White finishes tend to show dark smudges (mascara, self-tanner, hair dye, muddy handprints) more clearly than mid-tone woods. On the flip side, white often hides light mineral spotting better than glossy black or very dark finishes, where every dried water droplet becomes visible under vanity lights.

The bigger issue is not the color—it’s the finish system and how the vanity is built at edges, seams, and around the sink where moisture lives.

 

What makes a white vanity hold up day after day?

1) Choose the right sheen

Ultra-matte painted cabinets look modern, but they can burnish or show rub marks in high-use zones. For everyday bathrooms, a satin or soft semi-gloss painted finish is usually the most forgiving: it wipes clean without telegraphing every touch.

 

2) Pay attention to the material at the door and panel core

White vanities are commonly painted, and paint performance depends on the substrate and edge sealing. Houzz data suggests buyers are paying attention to the base material: among those choosing wood vanities, 74% chose solid wood (with MDF, plywood, particleboard, and veneer taking smaller shares). Solid wood can be excellent, but it also moves with humidity; MDF can be stable and smooth for paint when it’s properly sealed—what fails most often is poor edge finishing and water exposure at joints.

 

 

3) Pick a countertop that forgives daily mess

If your goal is “looks white, stays easy,” the countertop does a lot of work. Non-porous surfaces (for example, many quartz tops) resist staining and don’t require sealing the way some natural stones do. Pair that with a sink shape that keeps water in the bowl (adequate rim height, controlled splash), and your cabinet stays cleaner longer.

 

4) Hardware finish can be your secret weapon

Every day, practicality isn’t just the cabinet—it’s the whole touch system. Houzz reports vanity handle finishes skew toward easy-living options, with brushed nickel leading at 32%. Brushed finishes generally hide fingerprints and micro-scratches better than polished ones.

And soft-close is no longer a “nice-to-have.” Houzz finds 78% choose soft-close drawers and 75% soft-close doors. On a painted white vanity, that matters: gentle closing reduces impact at corners and at hinge-side edges, where paint chipping usually starts.

 

 

Size and layout: practical dimensions in inches

A white vanity can look amazing and still be annoying if it’s the wrong size. Here’s the sizing logic that aligns with common planning expectations:

· Depth: A widely used “standard” depth is about 21 inches, with many vanities falling roughly in the 20–23-inch range; shallow options around 16–18 inches can work in tight baths but sacrifice counter landing space.

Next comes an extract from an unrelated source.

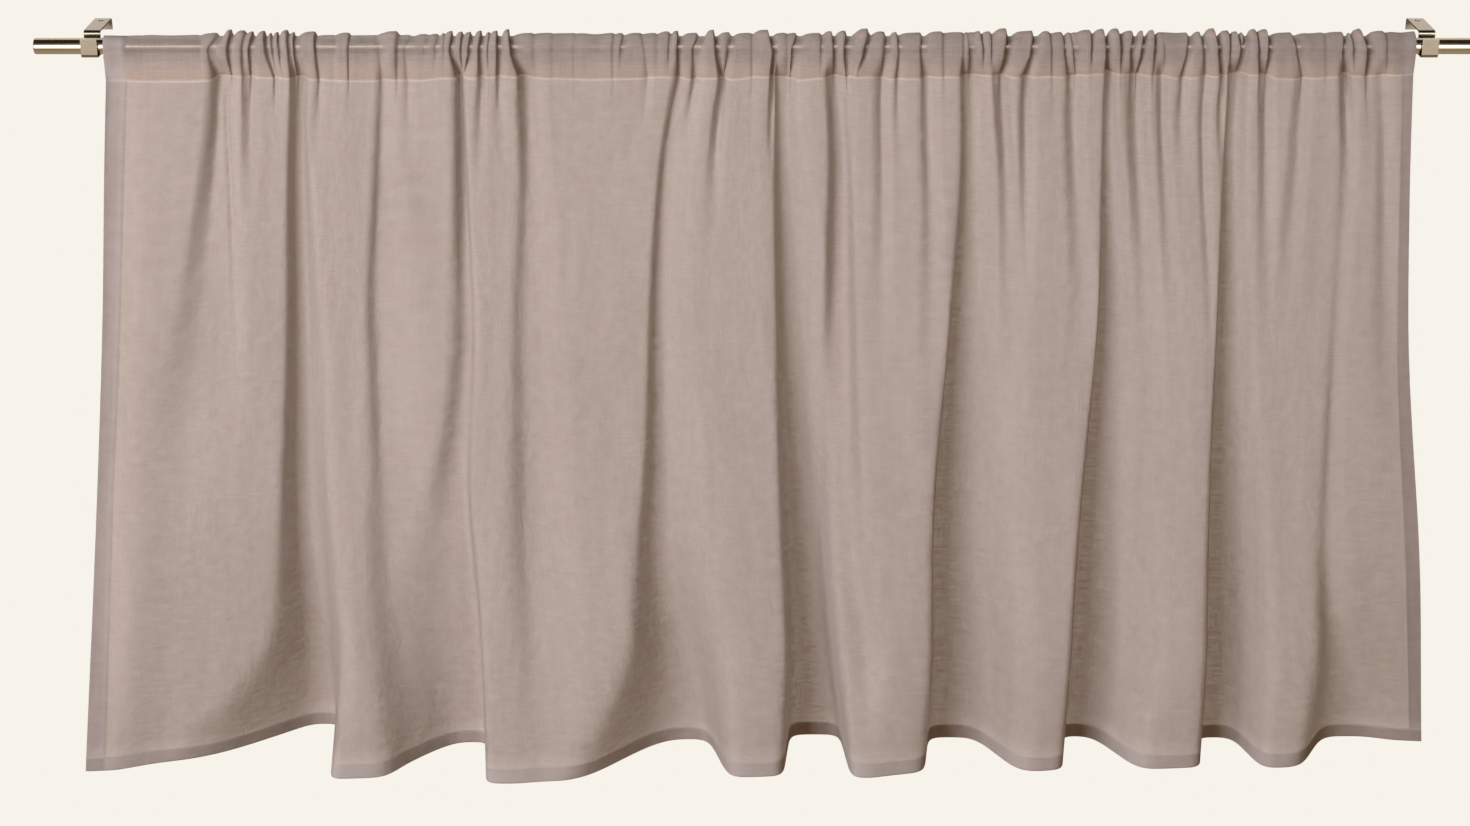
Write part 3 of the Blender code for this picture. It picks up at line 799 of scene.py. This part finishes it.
    def gathered(self, x: Grid, across: float) -> tuple[Grid, Grid]:
        """The columns' x and how far the cloth stands off the rod there.

        Each stretch between two creases rises from the left one, and folds sharply over the
        right one.

        Args:
            x: The columns' x at the seam.
            across: 0 at the seam, 1 on top of the rod and behind it.

        Returns:
            x and the distance from the rod for each column.
        """
        place = self.crease_places(x, across)
        here = np.interp(x, self.crease_places(x, 0.0), place)
        wide = np.maximum(np.diff(place), self.least_width)
        puff = np.array([self.side_puff, *[g.puff for g in GATHERS]])
        puff = np.minimum(puff, self.puff_share * wide + self.puff_least)
        depth = np.array([0.0, *[g.depth * self.lasts(g, across) for g in GATHERS], self.side_depth])
        floor = np.array([0.0, *[g.opening / 2 for g in GATHERS], 0.0])
        beside = np.minimum(np.append(puff, puff[-1]), np.insert(puff, 0, puff[0]))
        low = beside * (1 - depth)
        i = np.clip(np.searchsorted(place, here, side="right") - 1, 0, len(puff) - 1)
        from_left = np.maximum(here - place[i] - floor[i], 0.0)
        from_right = np.maximum(place[i + 1] - floor[i + 1] - here, 0.0)
        room = np.maximum(wide[i] - floor[i] - floor[i + 1], self.least_room)
        climb = np.minimum(self.climb, self.climb_share * room)
        drop = np.minimum(self.drop, self.drop_share * room)
        body = 1 - (1 - np.clip(from_left / climb, 0, 1)) ** self.climb_power
        body = body * (1 - (1 - np.clip(from_right / drop, 0, 1)) ** self.drop_power)
        part = np.clip((here - place[i]) / wide[i], 0, 1)
        sag = self.wide_sag.at(wide[i]) * np.sin(math.pi * part) ** 2
        ground = low[i] + (low[i + 1] - low[i]) * part
        off = ground + (puff[i] * (1 - sag) - ground) * body
        lip = ease(1 - np.abs(from_right - drop) / drop) * depth[i + 1]
        return here + self.lip_share * puff[i] * lip, off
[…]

· Height: Many vanities land in the 30–36 inch band, depending on “standard” vs “comfort height.” If you’re planning around accessibility guidance, lavatory rim/counter heights are often referenced at 34 inches max in accessibility standards.

· Clearance in front: Planning guidance commonly calls for around 30 inches of clear floor space in front of fixtures, while minimum code clearances can be tighter (often cited at 21 inches).

Those numbers aren’t about style—they’re about whether you’ll hate the space during the morning rush.

 

What “practical” looks like in 2026: less upkeep, fewer fussy surfaces

The industry conversation is increasingly blunt: people want less maintenance. NKBA’s 2026 Bath Trends findings highlight that 91% of respondents prioritize durability and practicality to minimize upkeep when choosing flooring materials, and 89% reported a preference for more minor or no grout lines. That same low-maintenance mindset carries straight to the vanity: fewer grooves to trap grime, better edge sealing, and finishes that can take frequent wipe-downs.

At the same time, there’s a noteworthy shift: NKBA reports wood-faced vanities (62%) overtook painted (53%) in popularity in its 2026 trend findings. That doesn’t mean white is “out.” It means white is now being judged more on performance—buyers will still choose it, but they’ll punish cheap paint and weak construction faster than ever.

 

The bottom line: is white practical?

Yes—a white bathroom vanity is practical for everyday use if you spec it like a working surface:

· Favor wipeable sheen (often satin/soft semi-gloss over dead-flat in busy baths).

· Prioritize sealed edges and solid joinery over “pretty door profiles.”

· Pair it with a forgiving countertop and brushed hardware.

· Don’t undersize: a depth of around 21 inches and enough clearance in front will matter every single day.

· Treat soft-close as standard, not premium—today, most people already do.